Psychiatrist Thomas Crowley of the University of Colorado at Boulder, along with his collaborators, recruited two sample groups of 20 adolescent boys each. One group had clearly been having its struggles: Nineteen of the 20 boys already had a diagnosis of conduct disorder; they had been on some kind of academic or legal probation for an average of 139 of the previous 180 days; and all of them had a history of substance abuse. All had also been abstinent for an average of five weeks before the test. The other group of 20 had none of these problems.
The scientists then conducted functional magnetic resonance imaging (fMRIs) of the boys’ brains while they played a simple computer game that involved risks and rewards. Every time the boys chose a non-risky option in the course of the game, they won a penny. Every time they chose a riskier one they either won five cents or lost 10. An understanding of risk, reward and possible future outcomes is, of course, a central pillar of mature and disciplined behavior, and watching how those processes play out in the brain is a pretty good way of understanding conduct.

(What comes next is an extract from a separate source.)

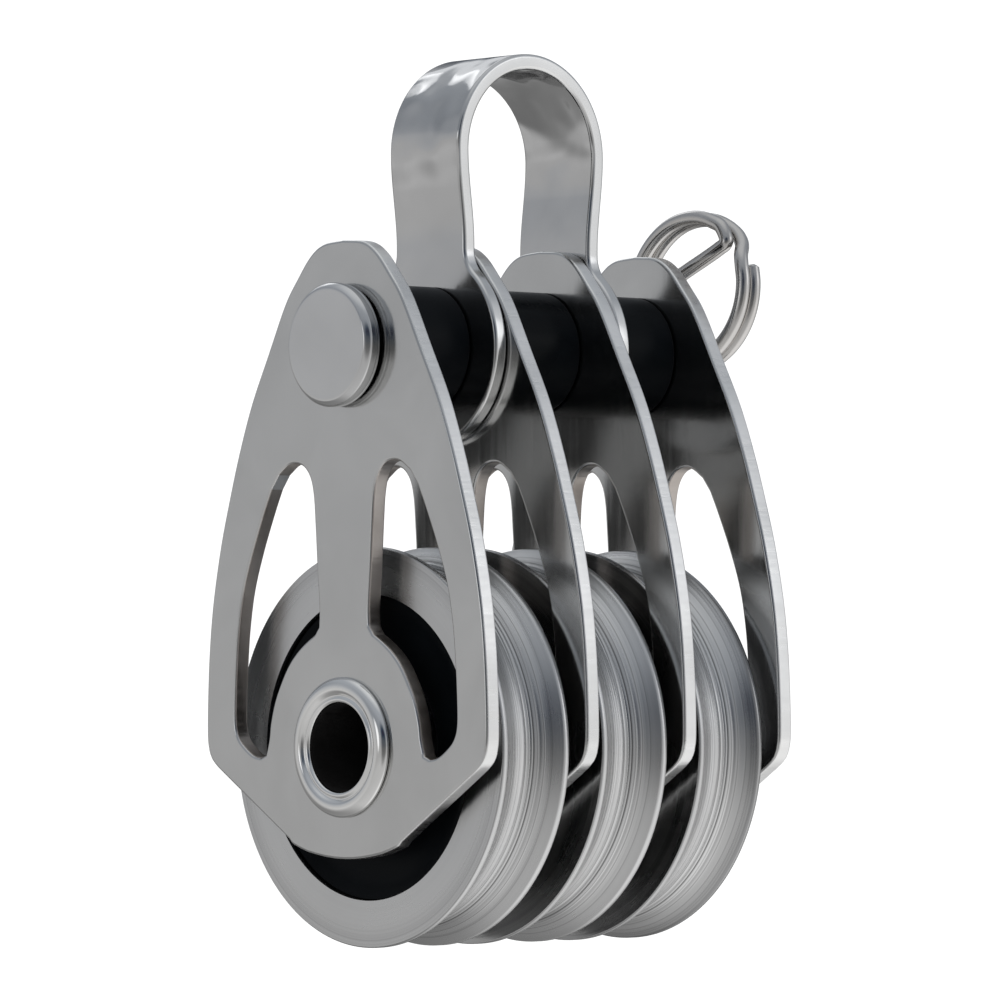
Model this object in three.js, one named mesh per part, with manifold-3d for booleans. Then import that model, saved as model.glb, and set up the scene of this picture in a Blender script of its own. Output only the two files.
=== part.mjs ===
// Triple sheave block for small rope: stamped stainless cheeks, ball-bearing
// sheaves on one hollow riveted axle, and a bent strap pinned through the cheek heads.
// Millimetres, +Z up. X is the axle direction, Y runs across the cheeks.
// The origin is the middle of the strap's inner crown, which is where the block hangs.
import * as THREE from 'three';
import { mergeVertices } from 'three/addons/utils/BufferGeometryUtils.js';
import Module from 'manifold-3d';

const wasm = await Module();
wasm.setup();

// ---------- driving dimensions ----------
const SHEAVE_R = 10;            // 20 mm sheaves
const SHEAVE_PITCH = 6.7;       // from one cheek to the next
const CHEEK_T = 0.9;
const GAP = SHEAVE_PITCH - CHEEK_T;
const PIN_ABOVE_AXLE = 20.0;
const CROWN_ABOVE_PIN = 14.2;   // to the inside of the strap's crown
const DROP_PIN = CROWN_ABOVE_PIN;
const DROP_AXLE = CROWN_ABOVE_PIN + PIN_ABOVE_AXLE;

const AXLE_R = 3.0;
const AXLE_BORE_R = 2.2;
const AXLE_HEAD_R = 3.5;
const AXLE_HEAD_T = 0.5;
const AXLE_HOLE_R = 3.08;

const PIN_R = 2.0;
const PIN_HOLE_R = 2.12;
const PIN_HEAD_R = 3.1;
const PIN_HEAD_T = 0.95;
const PIN_HEAD_GAP = 0.15;
const PIN_TAIL = 3.0;           // past the far cheek
const RING_HOLE_OUT = 1.45;     // ring hole's centre past the far cheek
const RING_HOLE_R = 1.16;
const RING_TURN = 25;           // degrees that the ring hole is turned about the pin
const RING_LEAN = 6;            // degrees that the ring leans out from the cheek

const RIM_W = 4.5;
const RIM_LIP = 0.42;
const GROOVE_BOTTOM_R = 9.0;
const RIM_BORE_R = 7.65;
const HUB_R = 7.58;
const BALL_R = 1.1905;          // 3/32 inch balls
const BALL_PITCH_R = 4.85;
const BALLS = 12;
const RACE_BORE_R = 3.08;

const SPACER_R = 3.12;
const STRAP_T = 0.8;
const STRAP_W = 5.2;
const STRAP_EYE_R = 4.9;
const STRAP_SLACK = 0.06;       // leg to cheek
const STRAP_ARCH_R = 4.65;      // centre line of the crown's bend

const WIRE_R = 0.37;
const RING_R = 3.85;            // centre line
const COIL_STEP = 0.8;          // one turn to the next, along the ring's axis

const CHEEK_X = [-1.5, -0.5, 0.5, 1.5].map((k) => k * SHEAVE_PITCH);
const GAP_X = [-1, 0, 1].map((k) => k * SHEAVE_PITCH);
const SIDES = ['left', 'middle', 'right'];
const LEG_IN = CHEEK_X[2] + CHEEK_T / 2 + STRAP_SLACK;
const LEG_OUT = LEG_IN + STRAP_T;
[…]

The first surprise — actually the only true surprise — when the researchers analyzed their results was that the troubled boys and the untroubled ones chose the game’s risky option with about the same frequency. Kids who don’t have a clear sense of the potential consequences of their actions (which ought to include those with conduct disorder and a substance abuse history) would be expected to roll the dice on high-risk, big-payoff choices more than other kids, and yet the study didn’t show this.
What truly separated the subjects lay deeper in their brains. The fMRIs revealed that the boys with behavioral problems had significantly less activity in the anterior cingulate cortex — which monitors rewards and punishments — and the dorsolateral prefrontal cortex, which receives information from the anterior cingulate and governs the decision-making processes that result. They also had lower activity in a handful of other regions, including the amygdala, which plays a role in modulating emotions.